Exercise
The listing below contains a span that opens with the line containing "What bpy script" and closes with the line containing "LINING_EDGE_SETBACK = 0.0005". Return that span exactly.

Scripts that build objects
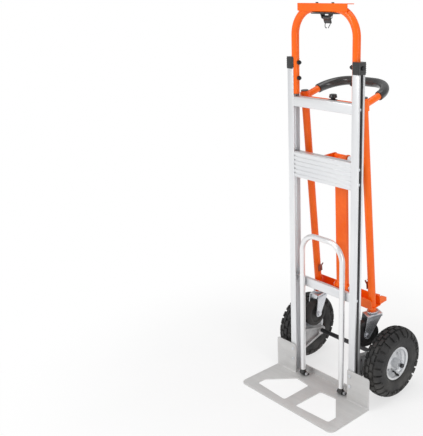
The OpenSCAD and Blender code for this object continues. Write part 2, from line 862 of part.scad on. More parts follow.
// open-topped channel between the posts' feet, cut away in front for the strut
module bottom_crossmember() {
    wall = 3;
    end = post_x + 17;
    color("orangered") stowed() difference() {
        union() {
            translate([-end, beam_front, beam_low]) cube([2 * end, beam_back - beam_front, wall]);
            for (y = [beam_front, beam_back - wall]) translate([-end, y, beam_low])
                cube([2 * end, wall, beam_high - beam_low]);
        }
        both_sides() translate([post_x, 0, -60]) cylinder(d = post_d + 0.1, h = 200);
        translate([-ear_in - ear_t - 6, beam_front - 1, -13]) cube([2 * (ear_in + ear_t + 6), wall + 2, 60]);
        both_sides() translate([end - 12, beam_front - 1, beam_high - 12]) difference() {
            cube([13, beam_back - beam_front + 2, 13]);
            translate([0, -1, 0]) bar_y(24, 0, beam_back - beam_front + 4);
        }
    }
}

// ears inside the channel that carry the strut's lower hinge
module strut_clevis() {
    color("orangered") stowed() both_sides() difference() {
        plate_yz(ear_in, ear_in + ear_t) hull() {
            translate([-18, beam_low + 3 + gap]) square([36, 2]);
            translate([hinge_n, 0]) circle(13, $fn = 32);
        }
        translate([0, hinge_n, 0]) bar_x(hinge_pin_d + 0.1, 120);
    }
}

module clevis_pin() {
    color("silver") stowed() translate([0, hinge_n, 0]) {
        bar_x(hinge_pin_d, 2 * (ear_in + ear_t) + 1);
        for (s = [-1, 1]) translate([s * (ear_in + ear_t + 2.4), 0, 0]) bar_x(19, 4);
    }
}

// folded step behind the channel's right end
module foot_pedal() {
    color("orangered") stowed()
        translate([post_x - 16, beam_back + gap, beam_low + 3]) difference() {
            cube([32, 34, 30]);
            translate([3, -1, 4]) cube([26, 50, 30]);
            plate_yz(-1, 34) polygon([[8, 31], [35, 31], [35, 14]]);
        }
}

// spring clips on the inner side of the posts that hold the stowed strut
module post_clips() {
    color("#5a1408") stowed() both_sides() translate([post_x - post_d / 2 - 3.4, 0, 24]) difference() {
        plate_xz(-9, 9) polygon([[0, 0], [3, 0], [3, 19], [-5, 32], [-7.6, 30.2], [0, 18]]);
        translate([-20, -4, 24]) cube([30, 8, 20]);
        translate([0, 0, 8]) bar_x(4, 20);
    }
}

// a D of round bar seen from above: the back, the two bends and, if asked for, the two straights
module grip_path(d, straights) {
    both_sides() {
        translate([grip_half - grip_bend, grip_reach - grip_bend, 0])
            rotate_extrude(angle = 90) translate([grip_bend, 0]) circle(d = d);
        if (straights) translate([grip_half, 0, 0]) bar_y(d, 0, grip_reach - grip_bend);
    }
    translate([0, grip_reach, 0]) bar_x(d, 2 * (grip_half - grip_bend));
}

module grip_loop() {
    color("orangered") stowed() difference() {
        translate([0, 0, grip_z]) rotate([grip_rise, 0, 0]) difference() {
            grip_path(grip_d, true);
            grip_path(grip_d - 4, true);
        }
        both_sides() translate([post_x, 0, collar_low - 30]) cylinder(d = post_d + 1.6, h = 120);
    }
}

module grip_foam() {
    color("#141414") stowed() translate([0, 0, grip_z]) rotate([grip_rise, 0, 0]) difference() {
        grip_path(grip_d + 9, false);
        grip_path(grip_d + 0.2, true);
    }
}

// ---------------------------------------------------------------- casters

module caster_mounts() {
    color("silver") stowed() both_sides() translate([post_x, 0, 0]) {
        translate([0, 0, mount_z]) cylinder(d = 40, h = -mount_z + post_foot - gap);
        translate([0, 0, fork_top + 0.3]) cylinder(d = 27, h = mount_z - fork_top);
        translate([0, 0, mount_z - 20]) cylinder(d = stem_d, h = 22);
        translate([0, 0, mount_z - 22]) cylinder(d = 18, h = 5);
        translate([0, 0, post_foot - 1]) cylinder(d = post_d - 4.2, h = 26);
    }
}

// a caster's own axes: origin on the swivel at the frame's level, wheel forward of it
module caster_place(side) {
    turn = side < 0 ? left_turn : right_turn;
    stowed() translate([side * post_x, 0, 0]) rotate([0, 0, turn]) children();
}

module fork() {
    leg = fork_gap + fork_t;
    difference() {
        union() {
            translate([-leg, -30, fork_top - 4]) cube([2 * leg, 58, 4]);
            translate([0, 0, fork_top - 12]) cylinder(d = 36, h = 9);
            both_sides() plate_yz(fork_gap, leg) hull() {
                translate([-30, fork_top - 4]) square([58, 3]);
                translate([-trail, caster_axle_z]) circle(13, $fn = 32);
            }
        }
        translate([0, 0, fork_top - 30]) cylinder(d = stem_d + 2 * fit, h = 60);
        translate([0, 0, fork_top - 30]) cylinder(d = 19, h = 19.2);
        translate([0, -trail, caster_axle_z]) bar_x(caster_pin_d + 0.1, 100);
    }
}

module left_fork() {
    color("lightgray") caster_place(-1) fork();
}

module right_fork() {
    color("lightgray") caster_place(1) fork();
}

module caster_wheel() {
    half = caster_w / 2;
    rotate([0, 90, 0]) rotate_extrude() polygon([
        [caster_pin_d / 2 + fit, -half - 2], [11, -half - 2], [13, -half + 3],
        [caster_d / 2 - 18, -half + 5], [caster_d / 2 - 14, -half + 1],
        [caster_d / 2 - 4, -half + 1], [caster_d / 2 - 1, -half + 5],
        [caster_d / 2, 0], [caster_d / 2 - 1, half - 5], [caster_d / 2 - 4, half - 1],
        [caster_d / 2 - 14, half - 1], [caster_d / 2 - 18, half - 5], [13, half - 3], [11, half + 2],
        [caster_pin_d / 2 + fit, half + 2]]);
}

module left_caster_wheel() {
    color("#1c1c1e") caster_place(-1) translate([0, -trail, caster_axle_z]) caster_wheel();
}

module right_caster_wheel() {
    color("#1c1c1e") caster_place(1) translate([0, -trail, caster_axle_z]) caster_wheel();
}

// axle bolt with its head and nut
module caster_bolt() {
    leg = fork_gap + fork_t;
    translate([0, -trail, caster_axle_z]) {
        bar_x(caster_pin_d, 2 * leg + 4);
        hex_x(16, leg + 0.2, leg + 6);
        rotate([0, 0, 180]) hex_x(16, leg + 0.2, leg + 7);
    }
}

module caster_bolts_left() {
    color("silver") caster_place(-1) caster_bolt();
}

module caster_bolts_right() {
    color("silver") caster_place(1) caster_bolt();
}

// ---------------------------------------------------------------- what is drawn

left_rail();
right_rail();
rail_caps();
top_crossbar();
middle_panel();
lower_crossbar();
crossbar_screws();
toe_plate();
toe_plate_bolts();
left_axle_bracket();
right_axle_bracket();
bracket_bolts();
axle();
axle_spacers();
cotter_pins();
handle_loop();
handle_plate();
handle_bolts();
handle_nuts();
latch_housing();
latch_pin();
latch_lever();
latch_hook();
knob_bracket();
knob_plunger();
plunger_spring();
strut_bracket();
strut_top_pin();
nose_hinges();
nose_pins();
nose_loop();
nose_feet();
folding_strut();
strut_bushes();
left_post();
right_post();
post_caps();
top_crossmember();
bottom_crossmember();
strut_clevis();
clevis_pin();
foot_pedal();
post_clips();
grip_loop();
grip_foam();
caster_mounts();
left_fork();
right_fork();
left_caster_wheel();
right_caster_wheel();
caster_bolts_left();
caster_bolts_right();
left_tyre();
right_tyre();
left_rim();
right_rim();
left_bearings();
right_bearings();
left_valve();
right_valve();
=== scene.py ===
"""Finished looks of the convertible hand truck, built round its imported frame.

Each sub-assembly is a class. Its fields are its sizes, in the unit that its docstring gives. Its
methods work out the surfaces of its pieces, dress them in a finish and hang them on the body that
carries them.
The truck stands upright: +X is across it, +Y points rearward and +Z is up.
"""

import json
import logging
import math
from dataclasses import dataclass, field, replace
from enum import Enum

import bmesh
import bpy
import numpy as np
from mathutils import Matrix, Vector
from mathutils.geometry import tessellate_polygon

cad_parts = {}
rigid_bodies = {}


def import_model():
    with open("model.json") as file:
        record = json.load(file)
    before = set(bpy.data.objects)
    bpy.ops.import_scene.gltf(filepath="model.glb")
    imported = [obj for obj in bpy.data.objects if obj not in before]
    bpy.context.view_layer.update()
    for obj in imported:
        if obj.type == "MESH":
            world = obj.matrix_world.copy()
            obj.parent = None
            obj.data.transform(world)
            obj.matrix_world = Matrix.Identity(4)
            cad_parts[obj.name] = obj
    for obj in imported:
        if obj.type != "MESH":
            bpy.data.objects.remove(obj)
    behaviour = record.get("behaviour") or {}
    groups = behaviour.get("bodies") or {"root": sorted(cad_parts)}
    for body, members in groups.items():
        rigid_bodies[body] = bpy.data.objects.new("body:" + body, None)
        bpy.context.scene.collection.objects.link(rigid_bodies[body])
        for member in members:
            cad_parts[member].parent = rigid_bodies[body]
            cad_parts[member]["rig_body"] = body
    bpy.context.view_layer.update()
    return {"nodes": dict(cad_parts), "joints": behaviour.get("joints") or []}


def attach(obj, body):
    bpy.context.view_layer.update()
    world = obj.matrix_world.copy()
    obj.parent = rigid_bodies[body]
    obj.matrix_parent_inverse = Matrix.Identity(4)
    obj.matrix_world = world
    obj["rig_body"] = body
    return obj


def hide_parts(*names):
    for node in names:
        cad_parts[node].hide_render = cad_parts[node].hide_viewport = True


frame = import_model()

LOG = logging.getLogger("hand_truck")
MM = 0.001
Array = np.ndarray
Point = tuple[float, float]
Pair = tuple[float, float]
Colour = tuple[float, float, float]


# ---------------------------------------------------------------- axes and places


@dataclass(frozen=True)
class Axes:
    """A set of local axes in the truck's frame."""

    origin: tuple[float, float, float] = (0.0, 0.0, 0.0)
    u: tuple[float, float, float] = (1.0, 0.0, 0.0)
    v: tuple[float, float, float] = (0.0, 1.0, 0.0)
    w: tuple[float, float, float] = (0.0, 0.0, 1.0)

    def place(self, local: Array) -> Array:
        """Carry local points into the truck's frame.

        Args:
            local: Points along u, v and w, one a row.

        Returns:
            The same points in metres in the truck's frame.
        """
        return np.asarray(self.origin) + local @ np.stack([self.u, self.v, self.w])

    def inside(self, other: "Axes") -> "Axes":
        """Give these axes, which are written in another set, in the truck's frame.

        Args:
            other: The axes that these are written in.

        Returns:
            The combined axes.
        """
        turn = np.stack([other.u, other.v, other.w])
        parts = [tuple(np.asarray(part) @ turn) for part in (self.u, self.v, self.w)]
        return Axes(tuple(other.place(np.asarray(self.origin))), *parts)


SECTION_ALONG_X = Axes(u=(0, 1, 0), v=(0, 0, 1), w=(1, 0, 0))
SECTION_ALONG_Y = Axes(u=(1, 0, 0), v=(0, 0, 1), w=(0, -1, 0))
UPRIGHT = Axes()
JOINTS = {joint["name"]: joint for joint in frame["joints"]}


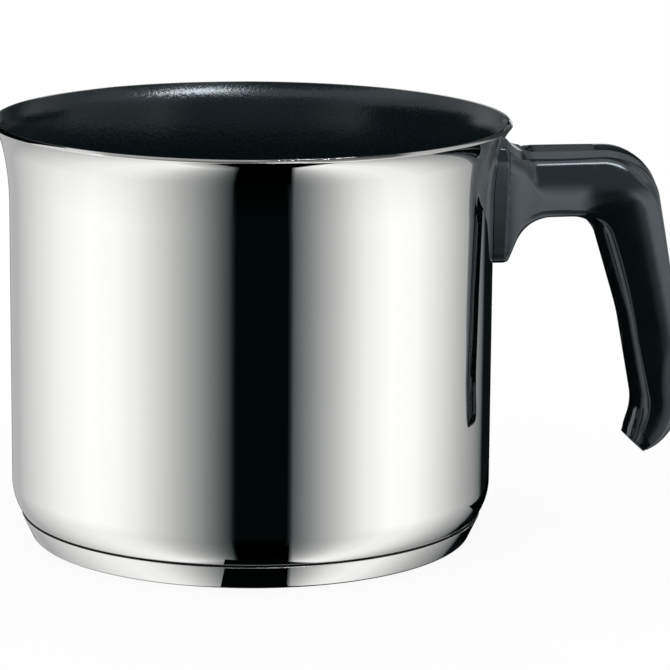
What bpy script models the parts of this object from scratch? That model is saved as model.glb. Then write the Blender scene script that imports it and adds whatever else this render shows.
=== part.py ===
"""Small milk pan: a deep-drawn steel vessel with a flared pouring rim, a black non-stick lining,
a capsule base with an aluminium core, and a hook-shaped moulded side handle on a steel bracket.

Frame: origin at the centre of the underside, +Z up, the handle reaches out along +X.
"""

import math

import bmesh
import bpy
from mathutils import Vector

# Driving dimensions in metres: the vessel
WALL_RADIUS = 0.0710
PAN_HEIGHT = 0.1236
STEEL_THICKNESS = 0.0009
LINING_THICKNESS = 0.0004
BODY_LIFT = 0.0036
CORNER_RADIUS = 0.0160
CORNER_TURN = math.radians(38.6)
HEEL_RADIUS = 0.0090
FLARE_RADIUS = 0.0800
FLARE_TURN = math.radians(12.7)
LIP_RADIUS = 0.0146
LIP_TURN = math.radians(28.9)
LINING_EDGE_SETBACK = 0.0005

# Driving dimensions: the capsule base
CAP_HEIGHT = 0.0070
CAP_THICKNESS = 0.0005
CAP_EDGE_CLEARANCE = 0.0003
CAP_TAPER = 0.0028
CAP_FOOT_ROUNDING = 0.0014
CORE_MARGIN = 0.0030
CORE_EDGE_CHAMFER = 0.0010
GROOVE_RADIUS_SHARES = (0.458, 0.824)
GROOVE_WIDTH = 0.0016
GROOVE_DEPTH = 0.0002

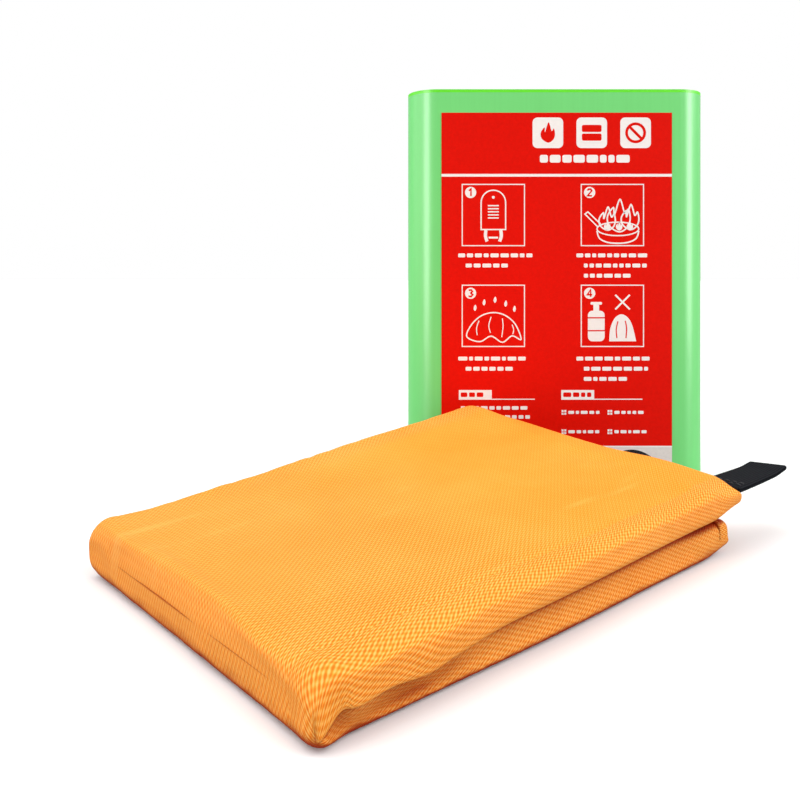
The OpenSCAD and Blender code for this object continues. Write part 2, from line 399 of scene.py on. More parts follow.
def shell_material(name, dark, light, roughness, streak_strength):
    """Extruded plastic: fine streaks along the extrusion, mottled tone and scuffs."""
    made, add, link, shader = material(name)
    place = add("ShaderNodeTexCoord")
    stretch = add("ShaderNodeMapping")
    stretch.inputs["Scale"].default_value = (420.0, 420.0, 3.0)
    link(place.outputs["Object"], stretch.inputs["Vector"])
    streaks = add("ShaderNodeTexNoise", Scale=1.0, Detail=3.0, Roughness=0.6)
    link(stretch.outputs[0], streaks.inputs["Vector"])
    mottle = add("ShaderNodeTexNoise", Scale=9.0, Detail=3.0)
    link(place.outputs["Object"], mottle.inputs["Vector"])
    grain = add("ShaderNodeTexNoise", Scale=1500.0, Detail=1.0)
    link(place.outputs["Object"], grain.inputs["Vector"])
    mixed = math_node(add, link, "ADD",
                      math_node(add, link, "MULTIPLY", streaks.outputs["Fac"], streak_strength),
                      math_node(add, link, "MULTIPLY", mottle.outputs["Fac"],
                                1 - streak_strength))
    link(colour_ramp(add, link, mixed, ((0.3, dark), (0.7, light))), shader.inputs["Base Color"])
    rough = math_node(add, link, "MULTIPLY_ADD", streaks.outputs["Fac"], 0.12)
    rough.node.inputs[2].default_value = roughness - 0.06
    link(rough, shader.inputs["Roughness"])
    relief = math_node(add, link, "ADD", streaks.outputs["Fac"],
                       math_node(add, link, "MULTIPLY", grain.outputs["Fac"], 0.5))
    bumped = add("ShaderNodeBump", Strength=0.12, Distance=0.05 * MM)
    link(relief, bumped.inputs["Height"])
    link(bumped.outputs[0], shader.inputs["Normal"])
    shader.inputs["Coat Weight"].default_value = 0.25
    shader.inputs["Coat Roughness"].default_value = 0.22
    return made


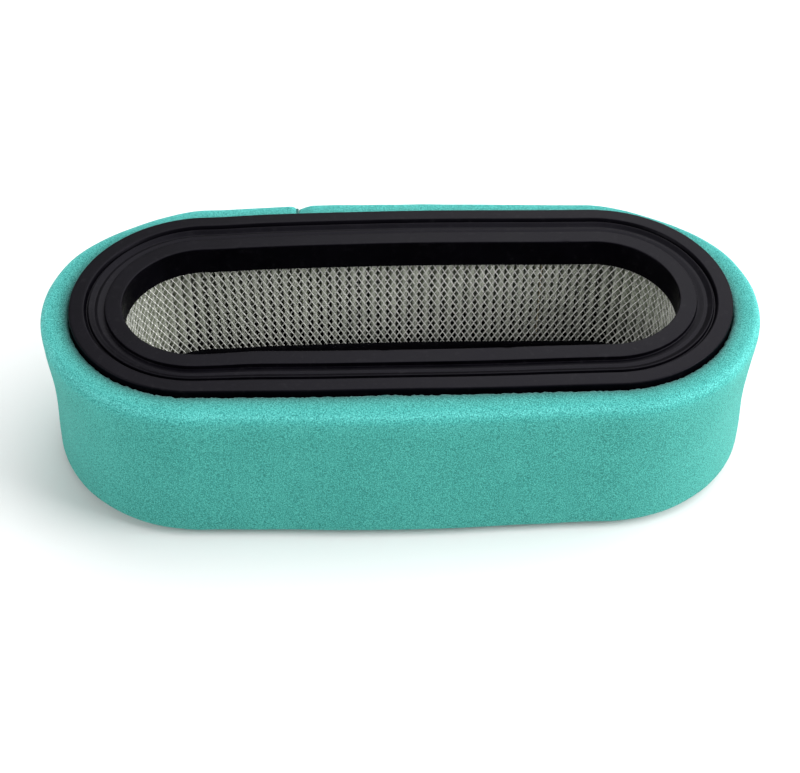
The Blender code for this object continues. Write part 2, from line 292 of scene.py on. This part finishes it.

The reply
What bpy script models the parts of this object from scratch? That model is saved as model.glb. Then write the Blender scene script that imports it and adds whatever else this render shows.
=== part.py ===
"""Small milk pan: a deep-drawn steel vessel with a flared pouring rim, a black non-stick lining,
a capsule base with an aluminium core, and a hook-shaped moulded side handle on a steel bracket.

Frame: origin at the centre of the underside, +Z up, the handle reaches out along +X.
"""

import math

import bmesh
import bpy
from mathutils import Vector

# Driving dimensions in metres: the vessel
WALL_RADIUS = 0.0710
PAN_HEIGHT = 0.1236
STEEL_THICKNESS = 0.0009
LINING_THICKNESS = 0.0004
BODY_LIFT = 0.0036
CORNER_RADIUS = 0.0160
CORNER_TURN = math.radians(38.6)
HEEL_RADIUS = 0.0090
FLARE_RADIUS = 0.0800
FLARE_TURN = math.radians(12.7)
LIP_RADIUS = 0.0146
LIP_TURN = math.radians(28.9)
LINING_EDGE_SETBACK = 0.0005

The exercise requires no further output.